[SHORT PROBLEM] Single out the lines of the material that contain "with" and copy them.

——————————

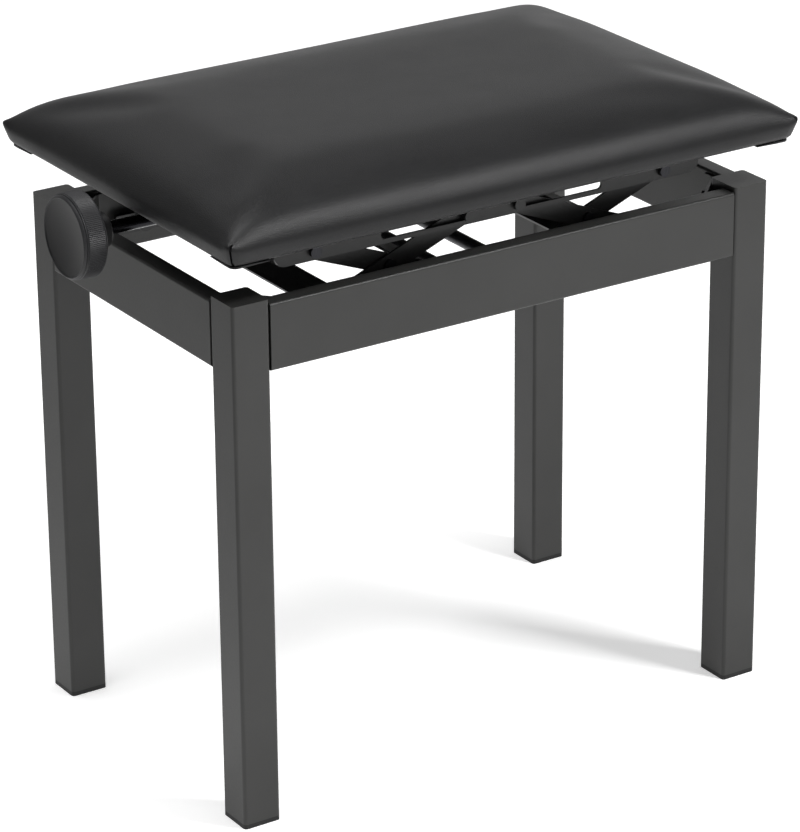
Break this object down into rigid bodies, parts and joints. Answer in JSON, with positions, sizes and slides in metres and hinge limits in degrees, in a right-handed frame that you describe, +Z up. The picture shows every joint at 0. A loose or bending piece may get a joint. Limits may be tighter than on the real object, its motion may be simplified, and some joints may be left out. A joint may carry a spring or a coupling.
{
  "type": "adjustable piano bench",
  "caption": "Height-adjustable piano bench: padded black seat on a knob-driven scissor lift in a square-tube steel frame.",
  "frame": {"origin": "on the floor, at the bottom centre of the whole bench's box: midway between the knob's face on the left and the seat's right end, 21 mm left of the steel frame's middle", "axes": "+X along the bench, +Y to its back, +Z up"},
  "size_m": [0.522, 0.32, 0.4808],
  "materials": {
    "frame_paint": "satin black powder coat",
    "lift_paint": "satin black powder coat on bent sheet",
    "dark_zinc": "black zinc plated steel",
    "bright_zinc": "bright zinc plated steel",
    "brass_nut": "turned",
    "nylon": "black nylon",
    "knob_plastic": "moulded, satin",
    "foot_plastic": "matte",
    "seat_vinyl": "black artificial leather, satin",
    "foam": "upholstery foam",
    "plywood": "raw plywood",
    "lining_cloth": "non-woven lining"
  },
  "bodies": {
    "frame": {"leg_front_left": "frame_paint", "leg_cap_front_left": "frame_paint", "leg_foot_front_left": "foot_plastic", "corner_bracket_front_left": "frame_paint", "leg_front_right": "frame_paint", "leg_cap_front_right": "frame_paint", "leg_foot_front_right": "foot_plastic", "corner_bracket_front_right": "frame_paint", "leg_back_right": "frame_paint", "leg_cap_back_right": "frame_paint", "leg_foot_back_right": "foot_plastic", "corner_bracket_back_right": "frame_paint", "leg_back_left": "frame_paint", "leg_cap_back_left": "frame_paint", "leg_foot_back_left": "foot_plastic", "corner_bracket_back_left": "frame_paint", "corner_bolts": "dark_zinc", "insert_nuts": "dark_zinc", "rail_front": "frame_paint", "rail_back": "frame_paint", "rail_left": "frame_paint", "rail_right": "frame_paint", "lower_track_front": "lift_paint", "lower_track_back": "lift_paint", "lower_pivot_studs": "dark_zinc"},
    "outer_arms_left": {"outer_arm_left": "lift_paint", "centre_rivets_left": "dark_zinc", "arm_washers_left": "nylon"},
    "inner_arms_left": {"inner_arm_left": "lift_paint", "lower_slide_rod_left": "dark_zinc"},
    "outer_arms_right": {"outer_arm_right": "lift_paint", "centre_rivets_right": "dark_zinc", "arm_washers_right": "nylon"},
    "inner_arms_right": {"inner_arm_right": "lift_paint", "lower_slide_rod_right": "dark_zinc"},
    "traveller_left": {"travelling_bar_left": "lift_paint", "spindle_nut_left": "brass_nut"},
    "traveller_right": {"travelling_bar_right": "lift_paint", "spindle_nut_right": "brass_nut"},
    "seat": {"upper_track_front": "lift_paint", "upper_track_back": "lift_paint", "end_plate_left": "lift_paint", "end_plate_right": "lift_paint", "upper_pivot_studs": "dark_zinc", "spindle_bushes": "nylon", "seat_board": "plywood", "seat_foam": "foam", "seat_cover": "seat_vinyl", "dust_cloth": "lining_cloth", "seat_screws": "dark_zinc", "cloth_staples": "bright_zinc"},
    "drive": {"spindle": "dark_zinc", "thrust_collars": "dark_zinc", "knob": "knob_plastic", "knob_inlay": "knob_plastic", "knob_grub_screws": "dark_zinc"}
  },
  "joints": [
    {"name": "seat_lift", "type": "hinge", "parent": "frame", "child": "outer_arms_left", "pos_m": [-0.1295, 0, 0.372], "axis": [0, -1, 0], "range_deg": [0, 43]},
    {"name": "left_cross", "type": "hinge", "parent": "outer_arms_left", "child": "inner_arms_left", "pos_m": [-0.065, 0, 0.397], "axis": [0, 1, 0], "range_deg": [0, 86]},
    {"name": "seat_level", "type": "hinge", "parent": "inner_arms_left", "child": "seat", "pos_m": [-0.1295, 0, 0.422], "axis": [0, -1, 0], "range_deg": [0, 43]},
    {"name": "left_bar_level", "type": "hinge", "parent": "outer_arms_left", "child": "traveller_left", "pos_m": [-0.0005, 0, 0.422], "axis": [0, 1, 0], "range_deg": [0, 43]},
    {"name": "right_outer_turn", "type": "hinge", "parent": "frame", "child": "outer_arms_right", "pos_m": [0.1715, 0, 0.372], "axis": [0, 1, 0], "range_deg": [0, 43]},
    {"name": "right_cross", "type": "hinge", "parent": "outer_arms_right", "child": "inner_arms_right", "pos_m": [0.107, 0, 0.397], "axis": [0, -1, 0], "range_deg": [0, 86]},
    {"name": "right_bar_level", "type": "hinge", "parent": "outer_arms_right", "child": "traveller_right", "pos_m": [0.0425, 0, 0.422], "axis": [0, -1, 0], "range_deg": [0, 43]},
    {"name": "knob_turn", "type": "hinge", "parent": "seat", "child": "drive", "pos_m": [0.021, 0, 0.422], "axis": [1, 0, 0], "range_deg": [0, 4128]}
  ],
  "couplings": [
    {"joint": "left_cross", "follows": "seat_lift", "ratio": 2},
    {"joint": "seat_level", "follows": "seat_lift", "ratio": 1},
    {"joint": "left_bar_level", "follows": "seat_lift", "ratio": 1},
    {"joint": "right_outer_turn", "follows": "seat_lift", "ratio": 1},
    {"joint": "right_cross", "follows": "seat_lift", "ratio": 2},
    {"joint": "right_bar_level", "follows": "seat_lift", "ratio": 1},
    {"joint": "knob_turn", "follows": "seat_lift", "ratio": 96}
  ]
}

——————————

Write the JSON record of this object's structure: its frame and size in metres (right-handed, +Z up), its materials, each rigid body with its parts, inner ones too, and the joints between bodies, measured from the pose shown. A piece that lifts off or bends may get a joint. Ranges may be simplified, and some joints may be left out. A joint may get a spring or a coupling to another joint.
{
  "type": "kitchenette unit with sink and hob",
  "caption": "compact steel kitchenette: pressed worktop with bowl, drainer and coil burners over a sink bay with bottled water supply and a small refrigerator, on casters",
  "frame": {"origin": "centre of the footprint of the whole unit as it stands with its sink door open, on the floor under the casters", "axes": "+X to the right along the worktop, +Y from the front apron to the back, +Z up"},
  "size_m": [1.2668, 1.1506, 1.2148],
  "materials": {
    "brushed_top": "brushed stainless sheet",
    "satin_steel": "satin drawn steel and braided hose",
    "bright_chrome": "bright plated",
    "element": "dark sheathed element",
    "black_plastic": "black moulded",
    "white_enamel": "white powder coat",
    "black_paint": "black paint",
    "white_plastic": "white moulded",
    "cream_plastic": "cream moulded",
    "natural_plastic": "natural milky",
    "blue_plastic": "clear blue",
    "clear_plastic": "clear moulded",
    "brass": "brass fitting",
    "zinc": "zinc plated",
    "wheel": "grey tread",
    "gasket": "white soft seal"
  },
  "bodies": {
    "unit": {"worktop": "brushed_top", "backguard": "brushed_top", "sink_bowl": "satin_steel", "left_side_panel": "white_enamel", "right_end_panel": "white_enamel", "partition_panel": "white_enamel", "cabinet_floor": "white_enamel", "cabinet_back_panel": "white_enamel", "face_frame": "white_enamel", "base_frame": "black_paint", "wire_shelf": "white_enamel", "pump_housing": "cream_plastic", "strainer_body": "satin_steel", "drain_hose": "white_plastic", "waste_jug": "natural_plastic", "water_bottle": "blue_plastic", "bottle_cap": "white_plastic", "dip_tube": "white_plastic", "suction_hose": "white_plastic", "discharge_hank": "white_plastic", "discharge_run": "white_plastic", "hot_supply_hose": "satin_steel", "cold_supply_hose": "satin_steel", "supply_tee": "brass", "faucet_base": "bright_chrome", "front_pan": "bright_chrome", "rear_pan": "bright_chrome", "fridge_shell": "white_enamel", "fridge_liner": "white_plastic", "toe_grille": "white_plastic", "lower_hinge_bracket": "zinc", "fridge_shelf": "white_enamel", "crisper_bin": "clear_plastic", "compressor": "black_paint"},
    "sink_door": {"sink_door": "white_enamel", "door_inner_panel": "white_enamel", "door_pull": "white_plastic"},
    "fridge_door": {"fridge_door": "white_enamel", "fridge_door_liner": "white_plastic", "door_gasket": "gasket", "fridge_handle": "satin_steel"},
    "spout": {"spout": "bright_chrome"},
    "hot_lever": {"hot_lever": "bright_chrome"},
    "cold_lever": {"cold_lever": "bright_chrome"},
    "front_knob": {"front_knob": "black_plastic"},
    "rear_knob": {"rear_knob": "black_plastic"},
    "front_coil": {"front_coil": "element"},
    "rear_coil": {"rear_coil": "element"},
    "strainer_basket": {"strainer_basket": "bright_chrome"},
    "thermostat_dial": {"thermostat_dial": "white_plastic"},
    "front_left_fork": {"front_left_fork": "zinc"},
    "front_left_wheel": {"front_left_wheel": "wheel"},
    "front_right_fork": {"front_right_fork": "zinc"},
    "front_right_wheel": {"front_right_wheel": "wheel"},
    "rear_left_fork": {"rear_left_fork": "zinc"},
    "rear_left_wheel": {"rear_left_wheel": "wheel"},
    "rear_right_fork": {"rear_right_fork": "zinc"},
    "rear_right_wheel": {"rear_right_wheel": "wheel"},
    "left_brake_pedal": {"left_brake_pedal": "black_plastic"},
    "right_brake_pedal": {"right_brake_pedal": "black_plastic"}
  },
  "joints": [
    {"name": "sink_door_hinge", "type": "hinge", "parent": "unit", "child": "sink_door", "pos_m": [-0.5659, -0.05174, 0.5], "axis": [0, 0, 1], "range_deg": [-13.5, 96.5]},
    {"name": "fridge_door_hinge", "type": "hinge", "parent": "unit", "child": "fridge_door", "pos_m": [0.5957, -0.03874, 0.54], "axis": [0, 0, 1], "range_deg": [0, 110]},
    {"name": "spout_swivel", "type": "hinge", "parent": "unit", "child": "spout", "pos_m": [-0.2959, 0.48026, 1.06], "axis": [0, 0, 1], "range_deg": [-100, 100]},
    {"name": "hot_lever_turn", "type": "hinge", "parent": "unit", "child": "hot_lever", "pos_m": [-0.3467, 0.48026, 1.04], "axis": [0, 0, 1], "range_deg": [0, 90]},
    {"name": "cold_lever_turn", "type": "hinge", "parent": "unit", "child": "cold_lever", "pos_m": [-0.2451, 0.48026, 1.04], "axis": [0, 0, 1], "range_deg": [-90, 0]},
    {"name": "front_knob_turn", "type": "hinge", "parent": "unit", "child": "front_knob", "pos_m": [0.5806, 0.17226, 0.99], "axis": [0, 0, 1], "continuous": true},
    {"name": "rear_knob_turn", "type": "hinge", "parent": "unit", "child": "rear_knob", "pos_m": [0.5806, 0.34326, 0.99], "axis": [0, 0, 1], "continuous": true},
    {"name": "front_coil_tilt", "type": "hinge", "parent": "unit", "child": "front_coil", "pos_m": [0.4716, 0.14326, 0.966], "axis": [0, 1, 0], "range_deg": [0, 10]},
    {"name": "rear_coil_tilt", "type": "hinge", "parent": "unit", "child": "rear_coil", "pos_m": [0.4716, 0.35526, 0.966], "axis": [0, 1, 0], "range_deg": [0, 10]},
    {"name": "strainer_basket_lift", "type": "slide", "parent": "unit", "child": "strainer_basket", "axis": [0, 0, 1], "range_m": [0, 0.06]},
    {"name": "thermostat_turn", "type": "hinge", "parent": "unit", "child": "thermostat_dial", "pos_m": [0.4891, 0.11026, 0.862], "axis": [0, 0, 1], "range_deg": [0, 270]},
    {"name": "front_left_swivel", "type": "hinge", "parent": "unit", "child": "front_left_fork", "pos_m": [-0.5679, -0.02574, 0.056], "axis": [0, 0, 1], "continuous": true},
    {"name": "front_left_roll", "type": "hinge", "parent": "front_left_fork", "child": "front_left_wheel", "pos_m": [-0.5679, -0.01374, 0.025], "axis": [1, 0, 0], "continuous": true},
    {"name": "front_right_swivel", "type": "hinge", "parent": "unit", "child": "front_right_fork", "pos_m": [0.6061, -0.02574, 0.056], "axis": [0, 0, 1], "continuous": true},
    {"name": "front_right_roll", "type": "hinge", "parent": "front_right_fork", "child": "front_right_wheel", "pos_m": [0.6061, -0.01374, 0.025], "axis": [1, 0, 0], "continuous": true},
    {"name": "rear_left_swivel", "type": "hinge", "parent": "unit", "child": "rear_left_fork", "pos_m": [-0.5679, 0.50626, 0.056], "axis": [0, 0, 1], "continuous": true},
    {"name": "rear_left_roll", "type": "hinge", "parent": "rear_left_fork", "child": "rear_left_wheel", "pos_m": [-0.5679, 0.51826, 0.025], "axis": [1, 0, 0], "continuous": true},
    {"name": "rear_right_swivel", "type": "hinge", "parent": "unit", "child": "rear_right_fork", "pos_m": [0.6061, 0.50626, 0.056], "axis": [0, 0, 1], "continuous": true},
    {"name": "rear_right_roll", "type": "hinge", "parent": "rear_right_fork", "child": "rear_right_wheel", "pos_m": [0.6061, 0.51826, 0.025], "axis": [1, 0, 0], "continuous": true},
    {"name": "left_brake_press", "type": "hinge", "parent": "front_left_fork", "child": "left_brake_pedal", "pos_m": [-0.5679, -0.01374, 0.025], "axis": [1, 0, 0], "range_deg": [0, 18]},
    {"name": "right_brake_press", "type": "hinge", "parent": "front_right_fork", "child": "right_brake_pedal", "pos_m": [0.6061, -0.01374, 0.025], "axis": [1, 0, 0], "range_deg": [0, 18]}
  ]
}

——————————

[WRITTEN SOLUTION]
Break this object down into rigid bodies, parts and joints. Answer in JSON, with positions, sizes and slides in metres and hinge limits in degrees, in a right-handed frame that you describe, +Z up. The picture shows every joint at 0. A loose or bending piece may get a joint. Limits may be tighter than on the real object, its motion may be simplified, and some joints may be left out. A joint may carry a spring or a coupling.
Write the JSON record of this object's structure: its frame and size in metres (right-handed, +Z up), its materials, each rigid body with its parts, inner ones too, and the joints between bodies, measured from the pose shown. A piece that lifts off or bends may get a joint. Ranges may be simplified, and some joints may be left out. A joint may get a spring or a coupling to another joint.
  "type": "kitchenette unit with sink and hob",
  "caption": "compact steel kitchenette: pressed worktop with bowl, drainer and coil burners over a sink bay with bottled water supply and a small refrigerator, on casters",
  "frame": {"origin": "centre of the footprint of the whole unit as it stands with its sink door open, on the floor under the casters", "axes": "+X to the right along the worktop, +Y from the front apron to the back, +Z up"},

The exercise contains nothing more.